* Given task: Can you restate the records below word for word?

* Data rows:
------------------------------------------------------------
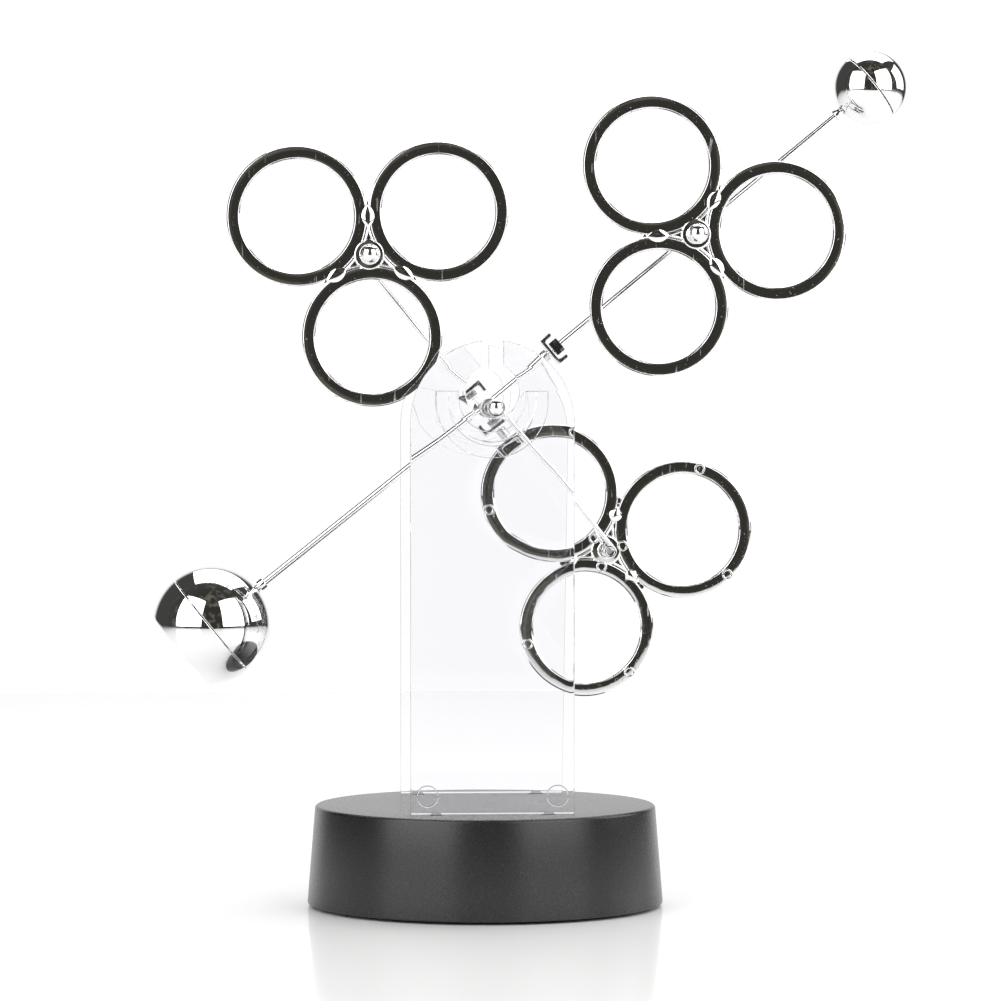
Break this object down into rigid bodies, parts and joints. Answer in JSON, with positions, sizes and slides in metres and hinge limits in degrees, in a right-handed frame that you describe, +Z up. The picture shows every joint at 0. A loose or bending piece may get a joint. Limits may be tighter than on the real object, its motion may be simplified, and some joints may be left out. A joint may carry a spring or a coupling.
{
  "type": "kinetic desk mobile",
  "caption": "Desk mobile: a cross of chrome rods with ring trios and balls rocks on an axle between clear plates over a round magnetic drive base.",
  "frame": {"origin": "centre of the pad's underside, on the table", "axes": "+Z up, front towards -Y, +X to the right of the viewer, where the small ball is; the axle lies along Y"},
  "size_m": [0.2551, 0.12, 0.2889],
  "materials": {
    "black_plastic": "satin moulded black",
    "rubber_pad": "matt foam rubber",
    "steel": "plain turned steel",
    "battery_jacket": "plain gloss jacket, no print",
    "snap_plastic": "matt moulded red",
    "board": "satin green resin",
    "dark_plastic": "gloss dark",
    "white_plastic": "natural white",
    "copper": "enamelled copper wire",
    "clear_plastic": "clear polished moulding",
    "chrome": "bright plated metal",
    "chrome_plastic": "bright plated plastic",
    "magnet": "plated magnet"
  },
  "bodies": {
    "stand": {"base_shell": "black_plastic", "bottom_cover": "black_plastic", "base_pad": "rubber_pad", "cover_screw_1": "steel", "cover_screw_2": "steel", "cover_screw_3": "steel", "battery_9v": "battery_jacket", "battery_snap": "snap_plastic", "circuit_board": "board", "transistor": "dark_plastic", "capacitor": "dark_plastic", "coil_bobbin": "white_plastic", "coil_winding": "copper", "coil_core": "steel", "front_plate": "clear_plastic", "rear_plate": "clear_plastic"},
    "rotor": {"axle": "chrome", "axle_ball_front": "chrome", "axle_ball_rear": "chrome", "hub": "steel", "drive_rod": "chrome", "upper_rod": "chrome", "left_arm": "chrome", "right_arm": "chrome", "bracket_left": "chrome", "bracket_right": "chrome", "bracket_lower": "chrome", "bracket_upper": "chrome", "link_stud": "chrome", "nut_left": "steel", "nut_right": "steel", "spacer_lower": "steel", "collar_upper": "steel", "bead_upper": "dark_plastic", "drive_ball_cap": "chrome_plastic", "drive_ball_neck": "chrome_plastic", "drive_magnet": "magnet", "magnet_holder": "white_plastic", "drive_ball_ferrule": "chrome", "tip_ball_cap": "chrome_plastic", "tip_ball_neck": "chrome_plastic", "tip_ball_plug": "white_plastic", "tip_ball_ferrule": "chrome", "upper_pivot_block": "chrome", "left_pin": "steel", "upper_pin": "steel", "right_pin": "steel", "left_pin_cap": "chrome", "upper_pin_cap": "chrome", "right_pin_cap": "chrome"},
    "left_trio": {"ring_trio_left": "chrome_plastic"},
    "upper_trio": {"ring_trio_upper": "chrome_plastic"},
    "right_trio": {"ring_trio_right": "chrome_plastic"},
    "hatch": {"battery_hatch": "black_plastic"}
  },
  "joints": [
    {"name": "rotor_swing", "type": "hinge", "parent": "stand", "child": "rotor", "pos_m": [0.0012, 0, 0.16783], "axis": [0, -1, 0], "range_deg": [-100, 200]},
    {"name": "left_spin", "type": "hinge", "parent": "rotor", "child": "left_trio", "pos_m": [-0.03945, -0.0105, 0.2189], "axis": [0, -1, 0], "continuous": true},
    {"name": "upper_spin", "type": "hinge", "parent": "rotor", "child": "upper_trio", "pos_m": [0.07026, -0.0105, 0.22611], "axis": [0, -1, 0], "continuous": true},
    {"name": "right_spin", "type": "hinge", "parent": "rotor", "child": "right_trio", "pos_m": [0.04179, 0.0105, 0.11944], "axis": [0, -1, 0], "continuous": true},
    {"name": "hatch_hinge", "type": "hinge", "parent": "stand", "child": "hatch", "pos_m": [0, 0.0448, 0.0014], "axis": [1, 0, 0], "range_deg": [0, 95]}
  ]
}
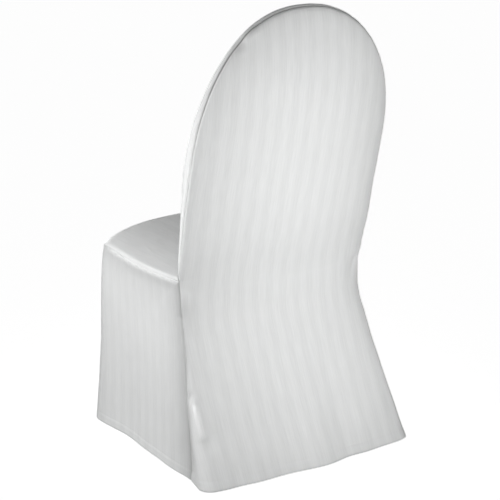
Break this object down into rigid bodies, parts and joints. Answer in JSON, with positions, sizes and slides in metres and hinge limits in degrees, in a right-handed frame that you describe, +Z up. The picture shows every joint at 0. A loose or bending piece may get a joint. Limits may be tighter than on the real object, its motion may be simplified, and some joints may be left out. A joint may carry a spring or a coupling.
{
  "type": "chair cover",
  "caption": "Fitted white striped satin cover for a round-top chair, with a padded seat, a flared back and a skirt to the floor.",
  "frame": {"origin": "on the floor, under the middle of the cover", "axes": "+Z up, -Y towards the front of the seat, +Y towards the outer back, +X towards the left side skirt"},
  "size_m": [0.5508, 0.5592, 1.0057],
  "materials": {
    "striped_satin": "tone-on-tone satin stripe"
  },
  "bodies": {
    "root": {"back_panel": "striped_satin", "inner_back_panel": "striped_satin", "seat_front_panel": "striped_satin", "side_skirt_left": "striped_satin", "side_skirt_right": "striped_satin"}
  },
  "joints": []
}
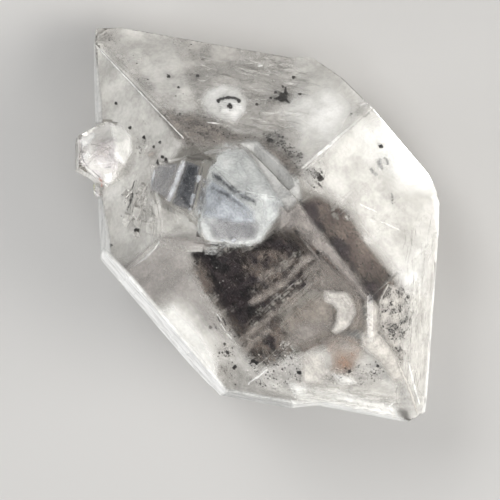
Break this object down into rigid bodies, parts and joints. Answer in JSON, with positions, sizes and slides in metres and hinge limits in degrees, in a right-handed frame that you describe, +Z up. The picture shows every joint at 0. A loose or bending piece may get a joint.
------------------------------------------------------------
* Expected answer:
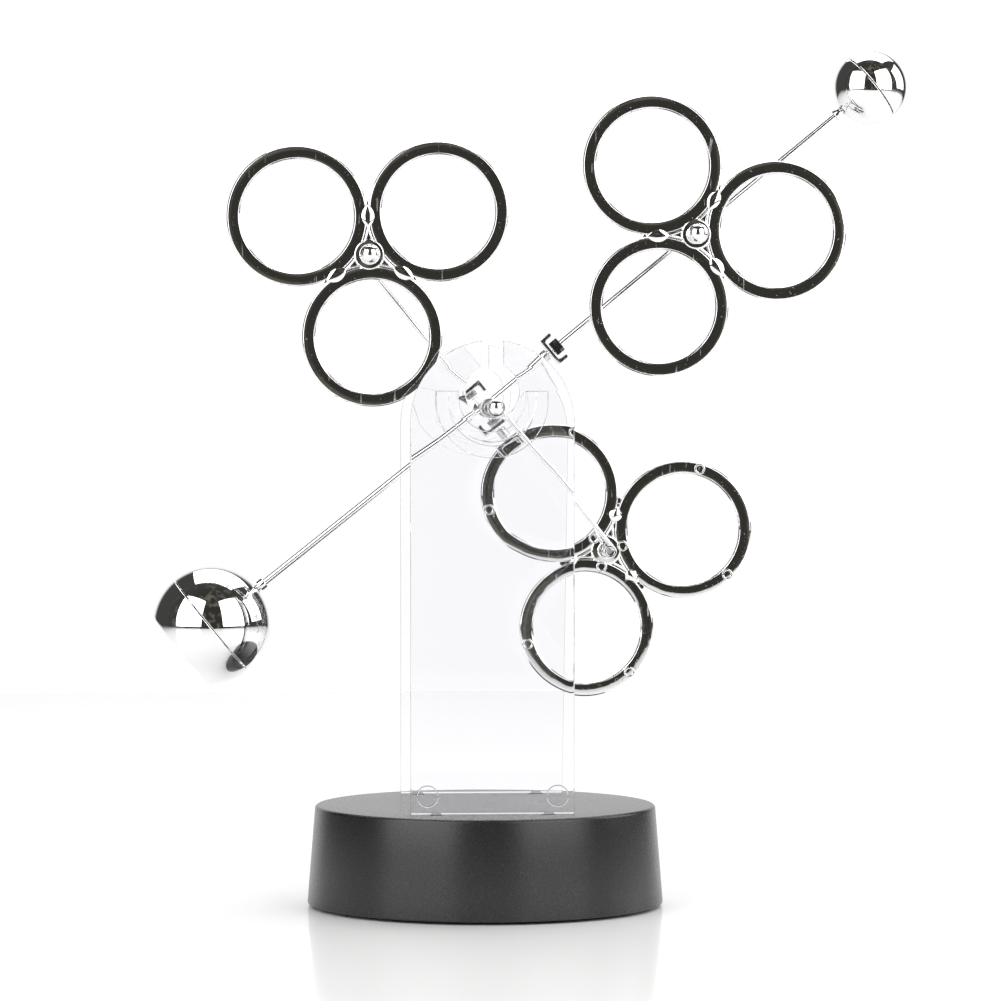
Break this object down into rigid bodies, parts and joints. Answer in JSON, with positions, sizes and slides in metres and hinge limits in degrees, in a right-handed frame that you describe, +Z up. The picture shows every joint at 0. A loose or bending piece may get a joint. Limits may be tighter than on the real object, its motion may be simplified, and some joints may be left out. A joint may carry a spring or a coupling.
{
  "type": "kinetic desk mobile",
  "caption": "Desk mobile: a cross of chrome rods with ring trios and balls rocks on an axle between clear plates over a round magnetic drive base.",
  "frame": {"origin": "centre of the pad's underside, on the table", "axes": "+Z up, front towards -Y, +X to the right of the viewer, where the small ball is; the axle lies along Y"},
  "size_m": [0.2551, 0.12, 0.2889],
  "materials": {
    "black_plastic": "satin moulded black",
    "rubber_pad": "matt foam rubber",
    "steel": "plain turned steel",
    "battery_jacket": "plain gloss jacket, no print",
    "snap_plastic": "matt moulded red",
    "board": "satin green resin",
    "dark_plastic": "gloss dark",
    "white_plastic": "natural white",
    "copper": "enamelled copper wire",
    "clear_plastic": "clear polished moulding",
    "chrome": "bright plated metal",
    "chrome_plastic": "bright plated plastic",
    "magnet": "plated magnet"
  },
  "bodies": {
    "stand": {"base_shell": "black_plastic", "bottom_cover": "black_plastic", "base_pad": "rubber_pad", "cover_screw_1": "steel", "cover_screw_2": "steel", "cover_screw_3": "steel", "battery_9v": "battery_jacket", "battery_snap": "snap_plastic", "circuit_board": "board", "transistor": "dark_plastic", "capacitor": "dark_plastic", "coil_bobbin": "white_plastic", "coil_winding": "copper", "coil_core": "steel", "front_plate": "clear_plastic", "rear_plate": "clear_plastic"},
    "rotor": {"axle": "chrome", "axle_ball_front": "chrome", "axle_ball_rear": "chrome", "hub": "steel", "drive_rod": "chrome", "upper_rod": "chrome", "left_arm": "chrome", "right_arm": "chrome", "bracket_left": "chrome", "bracket_right": "chrome", "bracket_lower": "chrome", "bracket_upper": "chrome", "link_stud": "chrome", "nut_left": "steel", "nut_right": "steel", "spacer_lower": "steel", "collar_upper": "steel", "bead_upper": "dark_plastic", "drive_ball_cap": "chrome_plastic", "drive_ball_neck": "chrome_plastic", "drive_magnet": "magnet", "magnet_holder": "white_plastic", "drive_ball_ferrule": "chrome", "tip_ball_cap": "chrome_plastic", "tip_ball_neck": "chrome_plastic", "tip_ball_plug": "white_plastic", "tip_ball_ferrule": "chrome", "upper_pivot_block": "chrome", "left_pin": "steel", "upper_pin": "steel", "right_pin": "steel", "left_pin_cap": "chrome", "upper_pin_cap": "chrome", "right_pin_cap": "chrome"},
    "left_trio": {"ring_trio_left": "chrome_plastic"},
    "upper_trio": {"ring_trio_upper": "chrome_plastic"},
    "right_trio": {"ring_trio_right": "chrome_plastic"},
    "hatch": {"battery_hatch": "black_plastic"}
  },
  "joints": [
    {"name": "rotor_swing", "type": "hinge", "parent": "stand", "child": "rotor", "pos_m": [0.0012, 0, 0.16783], "axis": [0, -1, 0], "range_deg": [-100, 200]},
    {"name": "left_spin", "type": "hinge", "parent": "rotor", "child": "left_trio", "pos_m": [-0.03945, -0.0105, 0.2189], "axis": [0, -1, 0], "continuous": true},
    {"name": "upper_spin", "type": "hinge", "parent": "rotor", "child": "upper_trio", "pos_m": [0.07026, -0.0105, 0.22611], "axis": [0, -1, 0], "continuous": true},
    {"name": "right_spin", "type": "hinge", "parent": "rotor", "child": "right_trio", "pos_m": [0.04179, 0.0105, 0.11944], "axis": [0, -1, 0], "continuous": true},
    {"name": "hatch_hinge", "type": "hinge", "parent": "stand", "child": "hatch", "pos_m": [0, 0.0448, 0.0014], "axis": [1, 0, 0], "range_deg": [0, 95]}
  ]
}
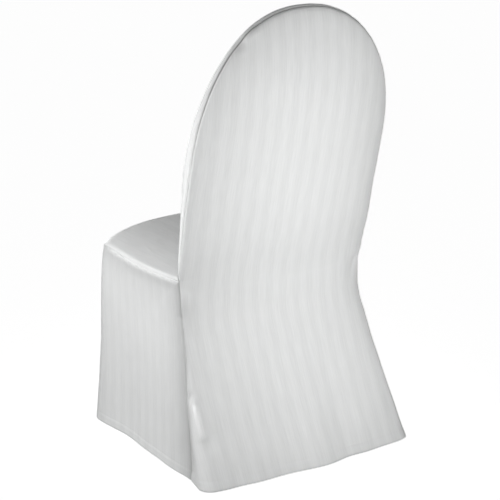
Break this object down into rigid bodies, parts and joints. Answer in JSON, with positions, sizes and slides in metres and hinge limits in degrees, in a right-handed frame that you describe, +Z up. The picture shows every joint at 0. A loose or bending piece may get a joint. Limits may be tighter than on the real object, its motion may be simplified, and some joints may be left out. A joint may carry a spring or a coupling.
{
  "type": "chair cover",
  "caption": "Fitted white striped satin cover for a round-top chair, with a padded seat, a flared back and a skirt to the floor.",
  "frame": {"origin": "on the floor, under the middle of the cover", "axes": "+Z up, -Y towards the front of the seat, +Y towards the outer back, +X towards the left side skirt"},
  "size_m": [0.5508, 0.5592, 1.0057],
  "materials": {
    "striped_satin": "tone-on-tone satin stripe"
  },
  "bodies": {
    "root": {"back_panel": "striped_satin", "inner_back_panel": "striped_satin", "seat_front_panel": "striped_satin", "side_skirt_left": "striped_satin", "side_skirt_right": "striped_satin"}
  },
  "joints": []
}
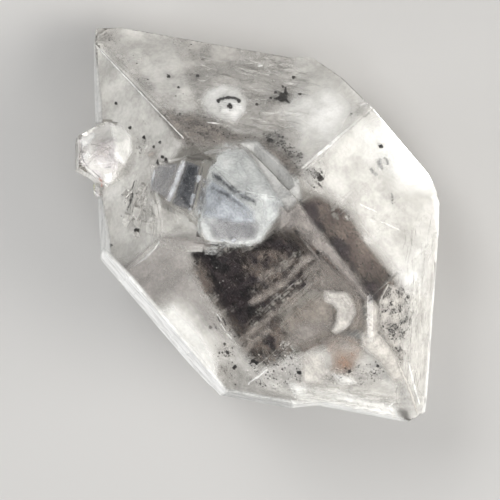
Break this object down into rigid bodies, parts and joints. Answer in JSON, with positions, sizes and slides in metres and hinge limits in degrees, in a right-handed frame that you describe, +Z up. The picture shows every joint at 0. A loose or bending piece may get a joint.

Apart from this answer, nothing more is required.